[start]

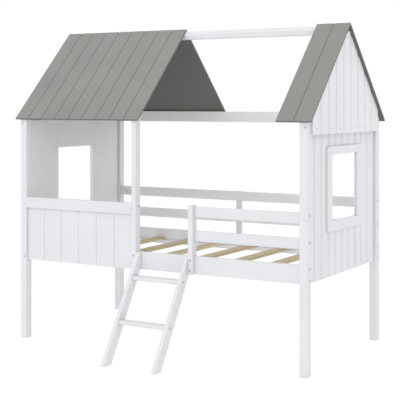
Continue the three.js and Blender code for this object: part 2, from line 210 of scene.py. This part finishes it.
class Tree:
    """Short calls for the nodes of a material or of the world."""

    def __init__(self, node_tree):
        self.nodes = node_tree.nodes
        self.links = node_tree.links

    def add(self, kind, **values):
        node = self.nodes.new(kind)
        for key, value in values.items():
            setattr(node, key, value)
        return node

    def feed(self, source, target):
        """Sets a socket, from another socket or to a value."""
        if hasattr(source, "is_output"):
            self.links.new(source, target)
        else:
            target.default_value = source

    def set(self, node, **values):
        """Sets a node's sockets by name, with _ for a space."""
        for key, value in values.items():
            self.feed(value, node.inputs[key.replace("_", " ")])
        return node

    def coordinates(self):
        return self.add("ShaderNodeTexCoord").outputs["Object"]

    def scaled(self, vector, scale):
        mapping = self.add("ShaderNodeMapping")
        return self.set(mapping, Vector=vector, Scale=scale).outputs["Vector"]

    def noise(self, vector, scale, detail=4.0, roughness=0.55, distortion=0.0):
        node = self.add("ShaderNodeTexNoise")
        self.set(node, Vector=vector, Scale=scale, Detail=detail)
        return self.set(node, Roughness=roughness, Distortion=distortion).outputs["Fac"]

    def remap(self, value, span, to=(0.0, 1.0)):
        """Carries a span of values over to another, and stays at its ends outside."""
        node = self.set(self.add("ShaderNodeMapRange"), Value=value, From_Min=span[0], From_Max=span[1])
        return self.set(node, To_Min=to[0], To_Max=to[1]).outputs["Result"]

    def math(self, kind, a, b=0.0):
        node = self.add("ShaderNodeMath", operation=kind)
        self.feed(a, node.inputs[0])
        self.feed(b, node.inputs[1])
        return node.outputs[0]

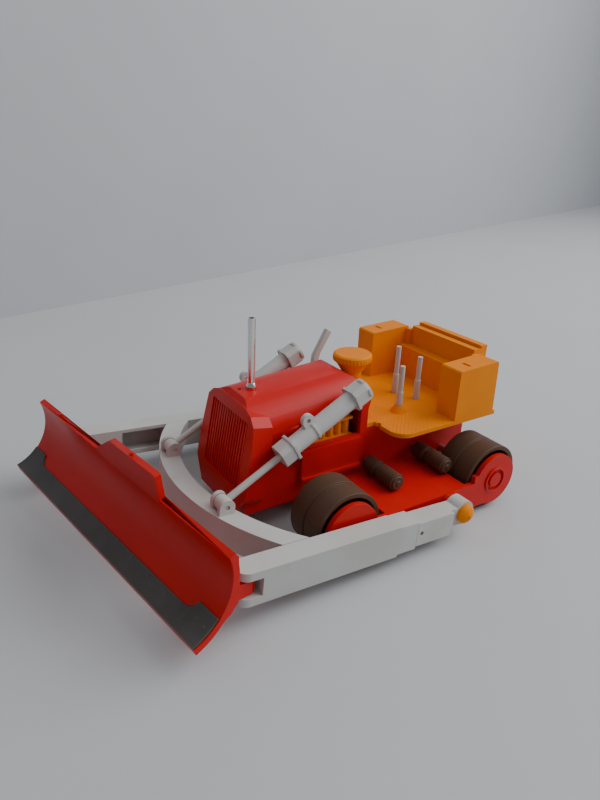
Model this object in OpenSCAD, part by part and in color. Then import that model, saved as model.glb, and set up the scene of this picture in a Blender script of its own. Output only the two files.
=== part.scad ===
// Toy bulldozer with a blade that lifts and angles. Millimetres.
// +X is forwards, +Y is the driver's left, +Z is up. The origin lies on the middle of
// the flat belly of the chassis, and the ground is belly_height below it.

/* [Running gear] */
// Height of the chassis belly above the ground
belly_height = 8; // [6:0.5:10]
// Distance between the front and rear axles
wheelbase = 64.6; // [55:0.1:75]
// Radius of the four track wheels
wheel_r = 12.3; // [10:0.1:14]
// Inner face of a wheel, from the middle of the machine
wheel_in = 26; // [22:0.5:30]
// Outer face of a wheel, from the middle of the machine
wheel_out = 41; // [38:0.1:44]
// Radius of the two steel axles
axle_r = 1.5; // [1:0.1:2.5]
// Radius of the discs that cover the wheel ends
disc_r = 9.8; // [8:0.1:11]
// Radius of the four carrier rollers
roller_r = 3.1; // [2:0.05:3.5]

/* [Body] */
// Half the width of the bonnet
hood_half = 16; // [12:0.5:18]
// Height of the bonnet ridge at the radiator, above the ground
hood_top = 47.4; // [40:0.1:52]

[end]

● Exercise prompt
From the entries above, collect every line with the string "part" in it.

● Problem solution
Continue the three.js and Blender code for this object: part 2, from line 210 of scene.py. This part finishes it.
Model this object in OpenSCAD, part by part and in color. Then import that model, saved as model.glb, and set up the scene of this picture in a Blender script of its own. Output only the two files.
=== part.scad ===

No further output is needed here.